Peter Thompson became Chief Technical Officer of Predictable Network Solutions in 2012 after several years as Chief Scientist of GoS Networks (formerly U4EA Technologies). Prior to that he was CEO and one of the founders (together with Neil Davies) of Degree2 Innovations, a company established to commercialize advanced research into network QoS/QoE, undertaken during four years that he was a Senior Research Fellow at the Partnership in Advanced Computing Technology in Bristol, England. Previously he spent eleven years at STMicroelectronics (formerly INMOS), where one of his numerous patents for parallel computing and communications received a corporate World-wide Technical Achievement Award. For five years he was the Subject Editor for VLSI and Architectures of the journal Microprocessors and Microsystems, published by Elsevier. He has degrees in mathematics and physics from the Universities of Warwick and Cambridge, and spent five years doing research in general relativity and quantum theory at the University of Oxford.

Editor:

Laurent Ciavaglia is currently senior research manager at Nokia Bell Labs where he coordinates a team specialized in autonomic and distributed systems management, inventing future network management solutions based on artificial intelligence.

In recent years, Laurent led the European research project UNIVERSELF (www.univerself-project.eu) developing a unified management framework for autonomic network functions. , has worked on the design, specification and evaluation of carrier-grade networks including several European research projects dealing with network control and management.
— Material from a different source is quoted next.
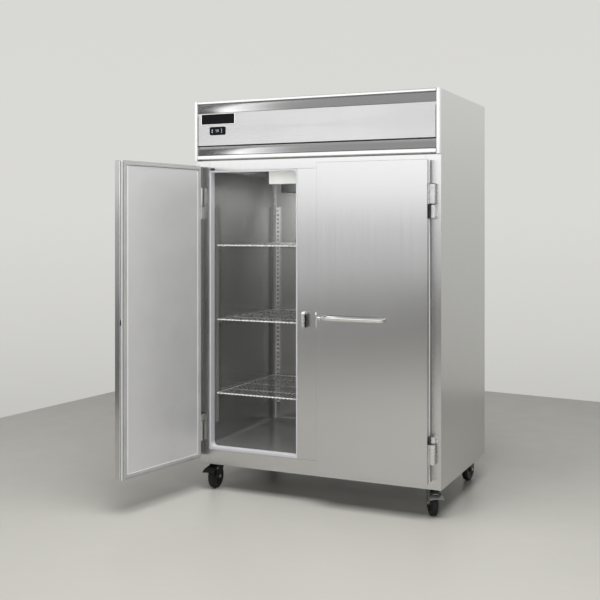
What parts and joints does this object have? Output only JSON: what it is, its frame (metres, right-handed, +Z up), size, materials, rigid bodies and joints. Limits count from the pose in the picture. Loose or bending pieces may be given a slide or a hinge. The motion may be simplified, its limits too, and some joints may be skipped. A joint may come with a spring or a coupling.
{
  "type": "reach-in refrigerator",
  "caption": "Upright two-section commercial refrigerator on casters, left door open on its hinges, wire shelves inside, condensing unit behind a hinged hood panel.",
  "frame": {"origin": "on the floor, under the middle of the whole object's bounding box as it stands with its left door open 100 degrees", "axes": "+Z up; -Y is the front, where the doors are; -X is the refrigerator's left as seen by someone facing it; +X its right"},
  "size_m": [1.5144, 1.4598, 2.089],
  "materials": {
    "side_stainless": "satin",
    "back_steel": "satin",
    "front_stainless": "satin",
    "door_stainless": "satin",
    "liner_steel": "satin",
    "pilaster_steel": "satin",
    "zinc": "satin",
    "chrome": "polished",
    "shelf_wire": "satin",
    "aluminium": "satin",
    "foam": "matte",
    "door_core": "satin",
    "breaker_plastic": "satin",
    "gasket": "matte",
    "black_plastic": "satin",
    "black_paint": "satin",
    "wheel": "matte"
  },
  "bodies": {
    "cabinet": {"base_panel": "zinc", "breaker_strip_left": "breaker_plastic", "breaker_strip_right": "breaker_plastic", "compressor": "black_paint", "condenser_coil": "aluminium", "evaporator_housing": "aluminium", "face_frame": "front_stainless", "hinge_cabinet_left_lower": "chrome", "hinge_cabinet_left_upper": "chrome", "hinge_cabinet_right_lower": "chrome", "hinge_cabinet_right_upper": "chrome", "hood_frame": "front_stainless", "insulation": "foam", "interior_liner": "liner_steel", "lock_keeper_left": "chrome", "lock_keeper_right": "chrome", "outer_wrap": "back_steel", "pilaster_centre_front": "pilaster_steel", "pilaster_centre_rear": "pilaster_steel", "pilaster_left_front": "pilaster_steel", "pilaster_left_rear": "pilaster_steel", "pilaster_right_front": "pilaster_steel", "pilaster_right_rear": "pilaster_steel", "shelf_left_1": "shelf_wire", "shelf_left_2": "shelf_wire", "shelf_left_3": "shelf_wire", "shelf_right_1": "shelf_wire", "shelf_right_2": "shelf_wire", "shelf_right_3": "shelf_wire", "side_panel_left": "side_stainless", "side_panel_right": "side_stainless"},
    "left_door": {"door_shell_left": "door_stainless", "door_liner_left": "door_core", "door_gasket_left": "gasket", "door_handle_left": "chrome", "hinge_door_left_upper": "chrome", "hinge_door_left_lower": "chrome"},
    "left_lock": {"lock_cylinder_left": "chrome"},
    "left_evaporator_fan": {"evaporator_fan_left": "black_plastic"},
    "right_door": {"door_shell_right": "door_stainless", "door_liner_right": "door_core", "door_gasket_right": "gasket", "door_handle_right": "chrome", "hinge_door_right_upper": "chrome", "hinge_door_right_lower": "chrome"},
    "right_lock": {"lock_cylinder_right": "chrome"},
    "right_evaporator_fan": {"evaporator_fan_right": "black_plastic"},
    "condenser_fan": {"condenser_fan": "aluminium"},
    "service_panel": {"service_panel": "front_stainless", "controller": "black_plastic"},
    "front_left_swivel": {"caster_fork_front_left": "zinc"},
    "front_left_wheel": {"caster_wheel_front_left": "wheel"},
    "front_right_swivel": {"caster_fork_front_right": "zinc"},
    "front_right_wheel": {"caster_wheel_front_right": "wheel"},
    "rear_left_swivel": {"caster_fork_rear_left": "zinc"},
    "rear_left_wheel": {"caster_wheel_rear_left": "wheel"},
    "rear_right_swivel": {"caster_fork_rear_right": "zinc"},
    "rear_right_wheel": {"caster_wheel_rear_right": "wheel"},
    "front_left_pedal": {"brake_pedal_front_left": "zinc"},
    "front_right_pedal": {"brake_pedal_front_right": "zinc"}
  },
  "joints": [
    {"name": "left_door_hinge", "type": "hinge", "parent": "cabinet", "child": "left_door", "pos_m": [-0.5859, -0.1412, 0.96], "axis": [0, 0, -1], "range_deg": [-100, 20]},
    {"name": "right_door_hinge", "type": "hinge", "parent": "cabinet", "child": "right_door", "pos_m": [0.7091, -0.1412, 0.96], "axis": [0, 0, 1], "range_deg": [0, 120]},
    {"name": "left_lock_turn", "type": "hinge", "parent": "left_door", "child": "left_lock", "pos_m": [-0.72948, -0.70788, 0.956], "axis": [-0.9848, 0.1736, 0], "range_deg": [0, 90]},
    {"name": "right_lock_turn", "type": "hinge", "parent": "right_door", "child": "right_lock", "pos_m": [0.1261, -0.1842, 0.956], "axis": [0, 1, 0], "range_deg": [0, 90]},
    {"name": "service_panel_hinge", "type": "hinge", "parent": "cabinet", "child": "service_panel", "pos_m": [0.0616, -0.1436, 2.023], "axis": [-1, 0, 0], "range_deg": [0, 75]},
    {"name": "left_evaporator_fan_spin", "type": "hinge", "parent": "cabinet", "child": "left_evaporator_fan", "pos_m": [-0.1164, 0.2238, 1.665], "axis": [0, 0, 1], "continuous": true},
    {"name": "right_evaporator_fan_spin", "type": "hinge", "parent": "cabinet", "child": "right_evaporator_fan", "pos_m": [0.2396, 0.2238, 1.665], "axis": [0, 0, 1], "continuous": true},
    {"name": "condenser_fan_spin", "type": "hinge", "parent": "cabinet", "child": "condenser_fan", "pos_m": [0.3116, 0.0088, 1.937], "axis": [0, 1, 0], "continuous": true},
    {"name": "front_left_caster_swivel", "type": "hinge", "parent": "cabinet", "child": "front_left_swivel", "pos_m": [-0.5394, -0.0252, 0.142], "axis": [0, 0, 1], "continuous": true},
    {"name": "front_left_wheel_roll", "type": "hinge", "parent": "front_left_swivel", "child": "front_left_wheel", "pos_m": [-0.5394, -0.0602, 0.0635], "axis": [1, 0, 0], "continuous": true},
    {"name": "front_left_brake", "type": "hinge", "parent": "front_left_swivel", "child": "front_left_pedal", "pos_m": [-0.5394, -0.0912, 0.114], "axis": [1, 0, 0], "range_deg": [0, 18]},
    {"name": "front_right_caster_swivel", "type": "hinge", "parent": "cabinet", "child": "front_right_swivel", "pos_m": [0.6626, -0.0252, 0.142], "axis": [0, 0, 1], "continuous": true},
    {"name": "front_right_wheel_roll", "type": "hinge", "parent": "front_right_swivel", "child": "front_right_wheel", "pos_m": [0.68115, -0.05488, 0.0635], "axis": [0.848, 0.5299, 0], "continuous": true},
    {"name": "front_right_brake", "type": "hinge", "parent": "front_right_swivel", "child": "front_right_pedal", "pos_m": [0.69757, -0.08117, 0.114], "axis": [0.848, 0.5299, 0], "range_deg": [0, 18]},
    {"name": "rear_left_caster_swivel", "type": "hinge", "parent": "cabinet", "child": "rear_left_swivel", "pos_m": [-0.5394, 0.6308, 0.142], "axis": [0, 0, 1], "continuous": true},
    {"name": "rear_left_wheel_roll", "type": "hinge", "parent": "rear_left_swivel", "child": "rear_left_wheel", "pos_m": [-0.54668, 0.66504, 0.0635], "axis": [-0.9781, -0.2079, 0], "continuous": true},
    {"name": "rear_right_caster_swivel", "type": "hinge", "parent": "cabinet", "child": "rear_right_swivel", "pos_m": [0.6626, 0.6308, 0.142], "axis": [0, 0, 1], "continuous": true},
    {"name": "rear_right_wheel_roll", "type": "hinge", "parent": "rear_right_swivel", "child": "rear_right_wheel", "pos_m": [0.66504, 0.66571, 0.0635], "axis": [-0.9976, 0.0698, 0], "continuous": true}
  ]
}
As part of his activities in standardization, Laurent participates in several working groups of the IETF OPS area and is co-chair of the Network Management Research Group (NRMG) of the IRTF, member of the Internet Research Steering Group (IRSG). Previously, Laurent was also vice-chair of the ETSI Industry Specification Group on Autonomics for Future Internet (AFI), working on the definition of standards for self-managing networks.

Laurent has co-authored more than 80 publications and holds 35 patents in the field of communication systems. Laurent also acts as member of the technical committee of several IEEE, ACM and IFIP conferences and workshops, and as reviewers of referenced international journals, and magazines.